Reflections on DC Comics movie Joker

When you try to depict the reality in a film without hurting anyone’s feelings, you have got to use tools of exaggeration. The art of it has to be abstract, lest it ends up feeling like a boring documentary on facts and obvious truths. But a good test for how great a movie is to see if it leaves an impression on the viewer. Joker leaves quite an impression and the feeling lurks long after the credits had rolled. The title character is individually a little bit of all of us, while also being a representation of the mass as a whole.

More often than not I’ve held unpopular opinions about many movies. I’ve learnt to walk out of theatres quiet one time because I’d done my research on actress Sharon Tate’s true case and understood Once Upon a Time in Hollywood better than others that felt lost. This time however, I saw the audience sitting in silence throughout the film and even as everybody walked out at the end, the melancholy kept hovering. A few whose patience ran thin said it was dramatic and had been unnecessarily stretched out like a Bollywood film. But the majority disagreed.

When the art created is from the other perspective, the lessons we take home from it are of empathy. But with Joker the lesson was more than just empathy. The anarchy in it might not be the best catalyst for the already adrenaline fueled rebels of this era, but certainly there was a little bit of satisfaction felt at the rise of the oppressed.

This year’s theme for World Mental Health Day was suicide prevention. Every forty seconds of that movie, there was a chance someone somewhere out there was committing suicide. It begins with an abusive or neglected childhood, grows worse if there’s bullying in school or society. Add to that betrayal from friends and family as you grow older, and in my opinion you can then no longer blame the person for their misery, be it self-harm or harming of others. Should the system fail you too, then there is simply no coming back. A person can only take so much – is what I brought back from this movie.

I have heard people comment how someone was too much of a coward to commit suicide. I have heard people say how suicide itself was an act of seeking attention. But if so, why did the person need attention to begin with? Where did we fail him in our basic standards of showing empathy, of being a little humane, of maybe going the extra mile for at least one person in our entire lives?

A little bit of kindness, a few smiles and conscious thinking of who we are judging and why, and our comments in relation to that, can bring wondrous change to this world. If we could prevent these miseries in everyone around us little by little, then our fight against oppression will not have to be within masks of depression and outbursts in form of severe harm to ourselves or others. 

Joker is relevant because it instantly draws attention to the worldwide rise of mental health problems.
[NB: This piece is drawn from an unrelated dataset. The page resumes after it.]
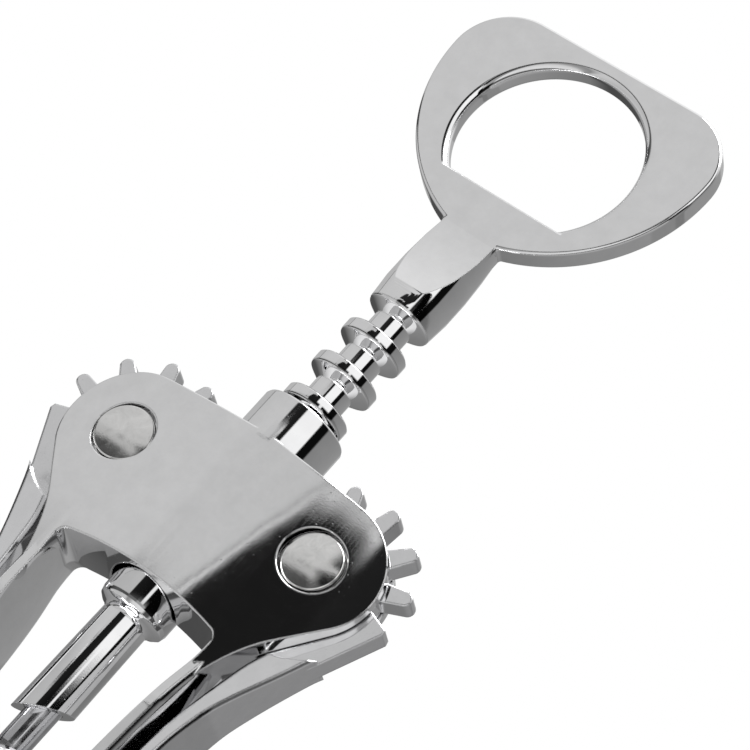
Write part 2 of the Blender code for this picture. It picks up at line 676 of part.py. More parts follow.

It sounds like a humongous problem, and it is, but the solution begins really simply with each of us at our homes and surroundings. 

One clear sign that the movie has been successful in putting the viewers in the shoes of a person struggling with mental illness is how the audience in the cinema reacted. A lot of people laugh inappropriately during movies, or clap when the bad guy goes to jail, but this time everyone sat in silence and with every beautiful melody of the movie score and every scene enacted brilliantly by the actor, everyone seemed to have released a sigh that could only mean that they knew how the character felt.

The increased public awareness about mental health in recent years made the impact of the movie more potent. Of course, the masterful film making helped. As I ruminated over the melancholic story, powerfully told in Joker, I am reminded of the famous quote by author JM Barry: “Be kinder than necessary because everyone you meet is fighting some kind of battle.”